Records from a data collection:
((

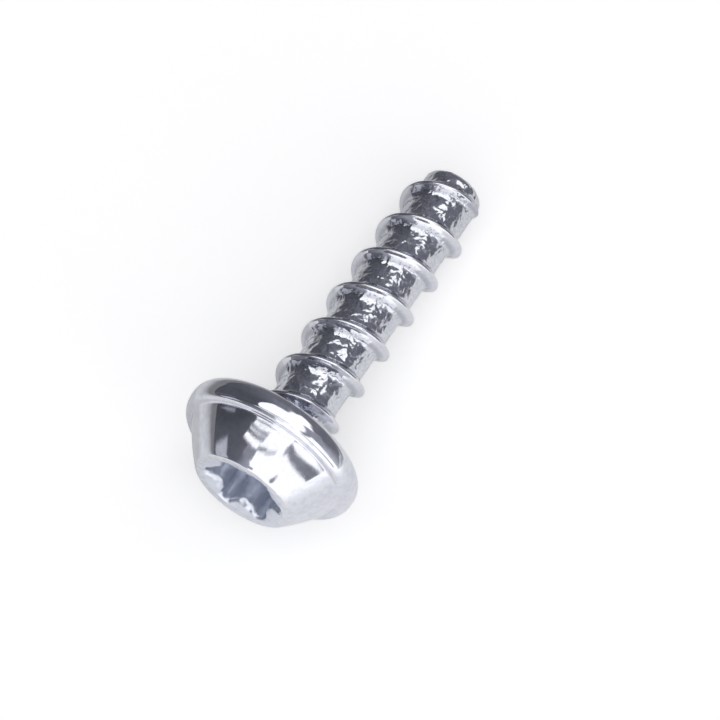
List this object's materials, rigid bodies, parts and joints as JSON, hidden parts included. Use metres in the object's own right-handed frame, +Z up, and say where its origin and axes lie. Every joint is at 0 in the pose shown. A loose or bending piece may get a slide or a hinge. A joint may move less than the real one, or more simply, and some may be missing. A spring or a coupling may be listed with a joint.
{
  "type": "six-lobe socket screw",
  "caption": "Thread-forming screw with a coarse right-hand thread, a washer flange and a domed head with a six-lobe socket, lying on its side.",
  "frame": {"origin": "centre of the box's bottom, on the surface that the screw lies on", "axes": "+X from the head towards the tip, level; +Z up. The screw's own axis dips 9.39 degrees below +X, in the XZ plane, because it lies on its flange and its thread"},
  "size_m": [0.0194, 0.0086, 0.0086],
  "materials": {
    "zinc_steel": "bright blue-white zinc plating, smooth on the head, rougher between the flights"
  },
  "bodies": {
    "root": {"screw": "zinc_steel"}
  },
  "joints": []
}
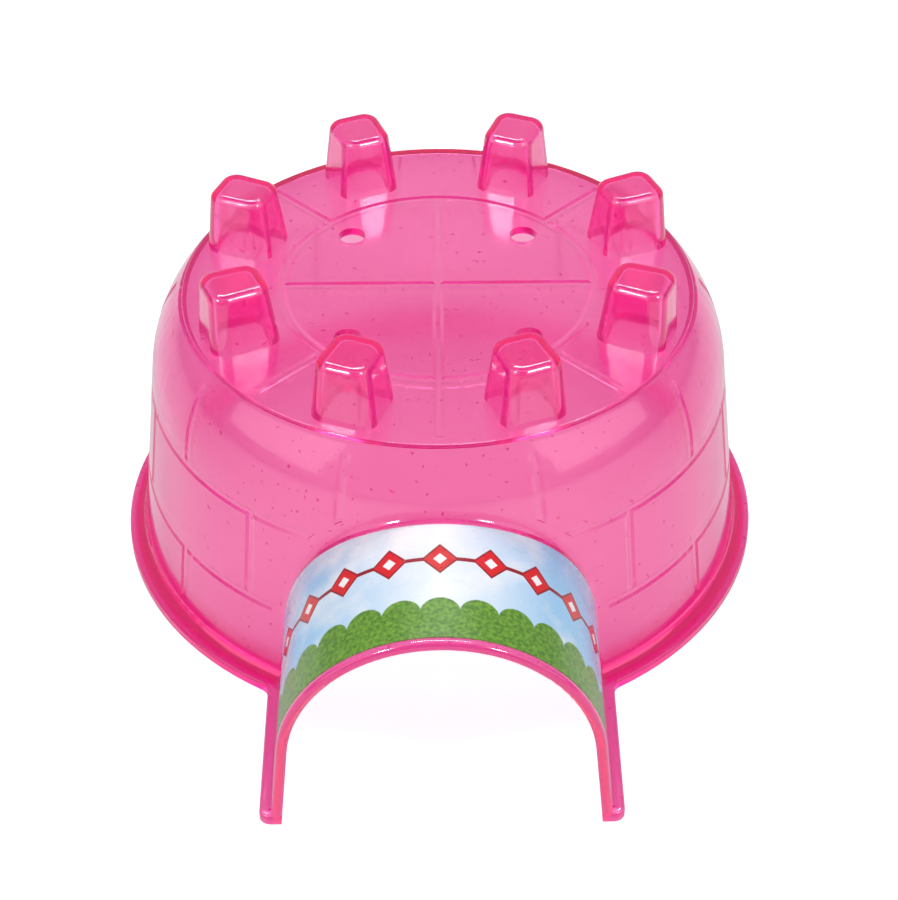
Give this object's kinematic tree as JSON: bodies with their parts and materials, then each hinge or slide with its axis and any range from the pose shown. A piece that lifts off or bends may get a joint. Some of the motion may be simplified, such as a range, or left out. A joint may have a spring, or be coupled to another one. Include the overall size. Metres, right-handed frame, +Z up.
{
  "type": "rodent igloo",
  "caption": "Small moulded see-through dome hideout for a hamster, open underneath, with an arched doorway tunnel, hollow turrets round a flat top, vent holes and brick seams.",
  "frame": {"origin": "under the middle of the whole footprint, in the plane that the flange rests on", "axes": "+Z up through the dome, -Y out of the doorway, +X to the right seen from the doorway"},
  "size_m": [0.12, 0.1426, 0.0638],
  "materials": {
    "shell": "clear tinted gloss",
    "label": "satin printed film"
  },
  "bodies": {
    "root": {"shell": "shell", "label": "label"}
  },
  "joints": []
}
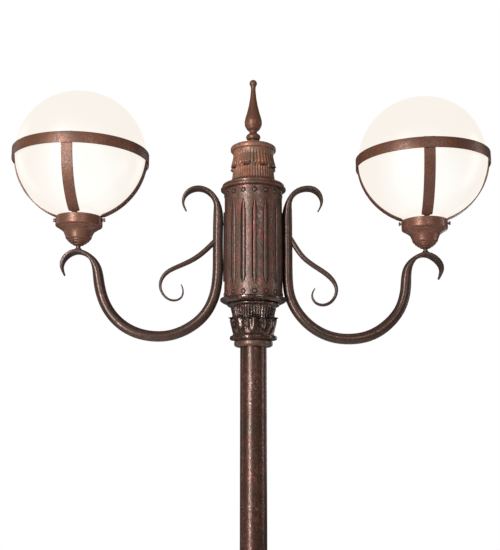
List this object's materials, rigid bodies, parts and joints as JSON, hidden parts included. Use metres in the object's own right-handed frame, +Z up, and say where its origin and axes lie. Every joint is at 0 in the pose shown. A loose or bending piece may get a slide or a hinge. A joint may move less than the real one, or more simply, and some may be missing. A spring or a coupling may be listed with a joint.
{
  "type": "street lamp",
  "caption": "Twin-arm post-top street lamp: round post, fluted drum with capitals and finial, scroll arms, and opal globes in strap cages.",
  "frame": {"origin": "centre of the base on the ground", "axes": "+Z up along the post, arms along X, hand hole towards +Y"},
  "size_m": [1.4144, 0.3976, 2.439],
  "materials": {
    "post_paint": "satin",
    "arm_paint": "satin",
    "fitter_paint": "satin",
    "cage_paint": "satin",
    "dark_steel": "matte",
    "galvanised": "matte",
    "brass_screw": "satin",
    "opal": "satin",
    "porcelain": "gloss",
    "brass": "satin",
    "bulb_glass": "gloss"
  },
  "bodies": {
    "post": {"access_door": "post_paint", "base_cover": "post_paint", "base_plate": "galvanised", "collar_screws": "dark_steel", "cover_screws": "dark_steel", "crown_cap": "post_paint", "door_screws": "dark_steel", "drum": "post_paint", "drum_floor": "post_paint", "drum_lid": "post_paint", "finial": "post_paint", "left_arm": "arm_paint", "left_bar_screws": "galvanised", "left_cage_ribs": "cage_paint", "left_cage_ring": "cage_paint", "left_fitter_cup": "fitter_paint", "left_lamp_contact": "brass", "left_lampholder": "porcelain", "left_mount_bar": "dark_steel", "left_screw_shell": "brass", "left_scroll": "arm_paint", "left_stem": "dark_steel", "left_stem_foot": "fitter_paint", "left_stem_nut": "galvanised", "lower_capital": "post_paint", "post_plug": "galvanised", "post_tube": "post_paint", "right_arm": "arm_paint", "right_bar_screws": "galvanised", "right_cage_ribs": "cage_paint", "right_cage_ring": "cage_paint", "right_fitter_cup": "fitter_paint", "right_lamp_contact": "brass", "right_lampholder": "porcelain", "right_mount_bar": "dark_steel", "right_screw_shell": "brass", "right_scroll": "arm_paint", "right_stem": "dark_steel", "right_stem_foot": "fitter_paint", "right_stem_nut": "galvanised", "slip_collar": "post_paint", "tie_nuts": "galvanised", "tie_rod": "galvanised", "upper_capital": "post_paint"},
    "left_globe": {"left_globe": "opal", "left_globe_neck": "opal"},
    "left_bulb": {"left_bulb_cap": "brass", "left_bulb_glass": "bulb_glass"},
    "left_inner_thumb_screw": {"left_inner_thumb_screw": "brass_screw"},
    "left_outer_thumb_screw": {"left_outer_thumb_screw": "brass_screw"},
    "right_globe": {"right_globe": "opal", "right_globe_neck": "opal"},
    "right_bulb": {"right_bulb_cap": "brass", "right_bulb_glass": "bulb_glass"},
    "right_inner_thumb_screw": {"right_inner_thumb_screw": "brass_screw"},
    "right_outer_thumb_screw": {"right_outer_thumb_screw": "brass_screw"}
  },
  "joints": [
    {"name": "left_globe_lift", "type": "slide", "parent": "post", "child": "left_globe", "axis": [0, 0, 1], "range_m": [0, 0.25]},
    {"name": "left_bulb_turn", "type": "hinge", "parent": "post", "child": "left_bulb", "pos_m": [-0.50843, 0, 1.96998], "axis": [0, 0, 1], "range_deg": [0, 1800]},
    {"name": "left_inner_thumb_screw_travel", "type": "slide", "parent": "post", "child": "left_inner_thumb_screw", "axis": [0.9984, -0.0558, 0], "range_m": [0, 0.008]},
    {"name": "left_outer_thumb_screw_travel", "type": "slide", "parent": "post", "child": "left_outer_thumb_screw", "axis": [-0.9984, 0.0558, 0], "range_m": [0, 0.008]},
    {"name": "right_globe_lift", "type": "slide", "parent": "post", "child": "right_globe", "axis": [0, 0, 1], "range_m": [0, 0.25]},
    {"name": "right_bulb_turn", "type": "hinge", "parent": "post", "child": "right_bulb", "pos_m": [0.50843, 0, 1.96998], "axis": [0, 0, 1], "range_deg": [0, 1800]},
    {"name": "right_inner_thumb_screw_travel", "type": "slide", "parent": "post", "child": "right_inner_thumb_screw", "axis": [-0.9907, 0.1357, 0], "range_m": [0, 0.008]},
    {"name": "right_outer_thumb_screw_travel", "type": "slide", "parent": "post", "child": "right_outer_thumb_screw", "axis": [0.9907, -0.1357, 0], "range_m": [0, 0.008]}
  ]
}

))

**GOAL**
Write out all records exactly, keeping every detail.

**RESULT**
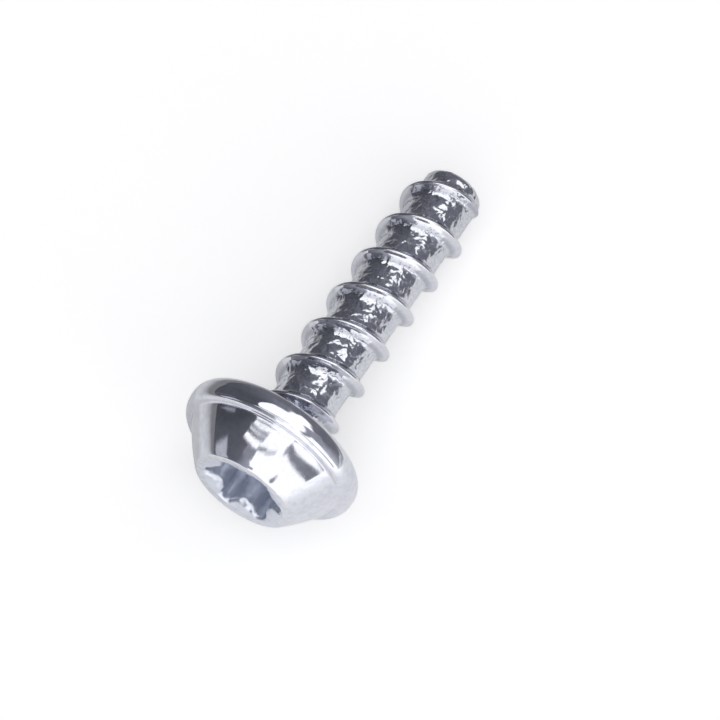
List this object's materials, rigid bodies, parts and joints as JSON, hidden parts included. Use metres in the object's own right-handed frame, +Z up, and say where its origin and axes lie. Every joint is at 0 in the pose shown. A loose or bending piece may get a slide or a hinge. A joint may move less than the real one, or more simply, and some may be missing. A spring or a coupling may be listed with a joint.
{
  "type": "six-lobe socket screw",
  "caption": "Thread-forming screw with a coarse right-hand thread, a washer flange and a domed head with a six-lobe socket, lying on its side.",
  "frame": {"origin": "centre of the box's bottom, on the surface that the screw lies on", "axes": "+X from the head towards the tip, level; +Z up. The screw's own axis dips 9.39 degrees below +X, in the XZ plane, because it lies on its flange and its thread"},
  "size_m": [0.0194, 0.0086, 0.0086],
  "materials": {
    "zinc_steel": "bright blue-white zinc plating, smooth on the head, rougher between the flights"
  },
  "bodies": {
    "root": {"screw": "zinc_steel"}
  },
  "joints": []
}
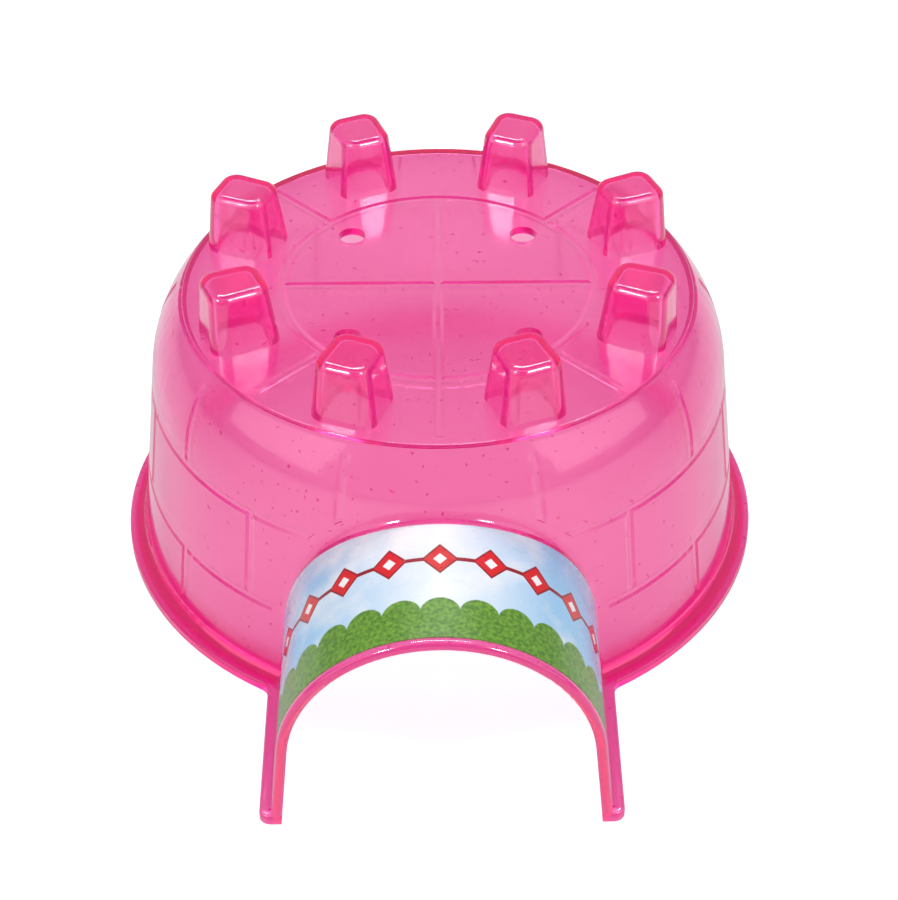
Give this object's kinematic tree as JSON: bodies with their parts and materials, then each hinge or slide with its axis and any range from the pose shown. A piece that lifts off or bends may get a joint. Some of the motion may be simplified, such as a range, or left out. A joint may have a spring, or be coupled to another one. Include the overall size. Metres, right-handed frame, +Z up.
{
  "type": "rodent igloo",
  "caption": "Small moulded see-through dome hideout for a hamster, open underneath, with an arched doorway tunnel, hollow turrets round a flat top, vent holes and brick seams.",
  "frame": {"origin": "under the middle of the whole footprint, in the plane that the flange rests on", "axes": "+Z up through the dome, -Y out of the doorway, +X to the right seen from the doorway"},
  "size_m": [0.12, 0.1426, 0.0638],
  "materials": {
    "shell": "clear tinted gloss",
    "label": "satin printed film"
  },
  "bodies": {
    "root": {"shell": "shell", "label": "label"}
  },
  "joints": []
}
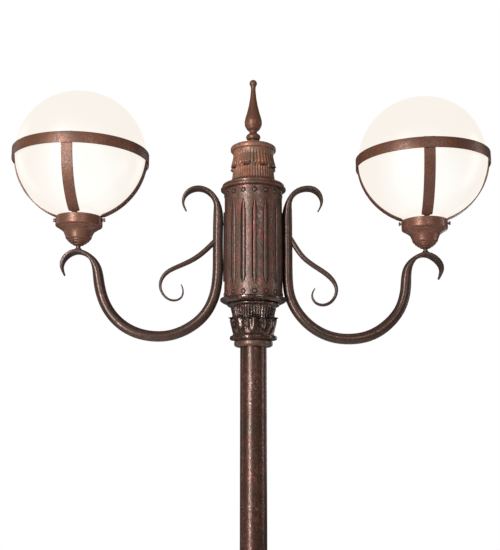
List this object's materials, rigid bodies, parts and joints as JSON, hidden parts included. Use metres in the object's own right-handed frame, +Z up, and say where its origin and axes lie. Every joint is at 0 in the pose shown. A loose or bending piece may get a slide or a hinge. A joint may move less than the real one, or more simply, and some may be missing. A spring or a coupling may be listed with a joint.
{
  "type": "street lamp",
  "caption": "Twin-arm post-top street lamp: round post, fluted drum with capitals and finial, scroll arms, and opal globes in strap cages.",
  "frame": {"origin": "centre of the base on the ground", "axes": "+Z up along the post, arms along X, hand hole towards +Y"},
  "size_m": [1.4144, 0.3976, 2.439],
  "materials": {
    "post_paint": "satin",
    "arm_paint": "satin",
    "fitter_paint": "satin",
    "cage_paint": "satin",
    "dark_steel": "matte",
    "galvanised": "matte",
    "brass_screw": "satin",
    "opal": "satin",
    "porcelain": "gloss",
    "brass": "satin",
    "bulb_glass": "gloss"
  },
  "bodies": {
    "post": {"access_door": "post_paint", "base_cover": "post_paint", "base_plate": "galvanised", "collar_screws": "dark_steel", "cover_screws": "dark_steel", "crown_cap": "post_paint", "door_screws": "dark_steel", "drum": "post_paint", "drum_floor": "post_paint", "drum_lid": "post_paint", "finial": "post_paint", "left_arm": "arm_paint", "left_bar_screws": "galvanised", "left_cage_ribs": "cage_paint", "left_cage_ring": "cage_paint", "left_fitter_cup": "fitter_paint", "left_lamp_contact": "brass", "left_lampholder": "porcelain", "left_mount_bar": "dark_steel", "left_screw_shell": "brass", "left_scroll": "arm_paint", "left_stem": "dark_steel", "left_stem_foot": "fitter_paint", "left_stem_nut": "galvanised", "lower_capital": "post_paint", "post_plug": "galvanised", "post_tube": "post_paint", "right_arm": "arm_paint", "right_bar_screws": "galvanised", "right_cage_ribs": "cage_paint", "right_cage_ring": "cage_paint", "right_fitter_cup": "fitter_paint", "right_lamp_contact": "brass", "right_lampholder": "porcelain", "right_mount_bar": "dark_steel", "right_screw_shell": "brass", "right_scroll": "arm_paint", "right_stem": "dark_steel", "right_stem_foot": "fitter_paint", "right_stem_nut": "galvanised", "slip_collar": "post_paint", "tie_nuts": "galvanised", "tie_rod": "galvanised", "upper_capital": "post_paint"},
    "left_globe": {"left_globe": "opal", "left_globe_neck": "opal"},
    "left_bulb": {"left_bulb_cap": "brass", "left_bulb_glass": "bulb_glass"},
    "left_inner_thumb_screw": {"left_inner_thumb_screw": "brass_screw"},
    "left_outer_thumb_screw": {"left_outer_thumb_screw": "brass_screw"},
    "right_globe": {"right_globe": "opal", "right_globe_neck": "opal"},
    "right_bulb": {"right_bulb_cap": "brass", "right_bulb_glass": "bulb_glass"},
    "right_inner_thumb_screw": {"right_inner_thumb_screw": "brass_screw"},
    "right_outer_thumb_screw": {"right_outer_thumb_screw": "brass_screw"}
  },
  "joints": [
    {"name": "left_globe_lift", "type": "slide", "parent": "post", "child": "left_globe", "axis": [0, 0, 1], "range_m": [0, 0.25]},
    {"name": "left_bulb_turn", "type": "hinge", "parent": "post", "child": "left_bulb", "pos_m": [-0.50843, 0, 1.96998], "axis": [0, 0, 1], "range_deg": [0, 1800]},
    {"name": "left_inner_thumb_screw_travel", "type": "slide", "parent": "post", "child": "left_inner_thumb_screw", "axis": [0.9984, -0.0558, 0], "range_m": [0, 0.008]},
    {"name": "left_outer_thumb_screw_travel", "type": "slide", "parent": "post", "child": "left_outer_thumb_screw", "axis": [-0.9984, 0.0558, 0], "range_m": [0, 0.008]},
    {"name": "right_globe_lift", "type": "slide", "parent": "post", "child": "right_globe", "axis": [0, 0, 1], "range_m": [0, 0.25]},
    {"name": "right_bulb_turn", "type": "hinge", "parent": "post", "child": "right_bulb", "pos_m": [0.50843, 0, 1.96998], "axis": [0, 0, 1], "range_deg": [0, 1800]},
    {"name": "right_inner_thumb_screw_travel", "type": "slide", "parent": "post", "child": "right_inner_thumb_screw", "axis": [-0.9907, 0.1357, 0], "range_m": [0, 0.008]},
    {"name": "right_outer_thumb_screw_travel", "type": "slide", "parent": "post", "child": "right_outer_thumb_screw", "axis": [0.9907, -0.1357, 0], "range_m": [0, 0.008]}
  ]
}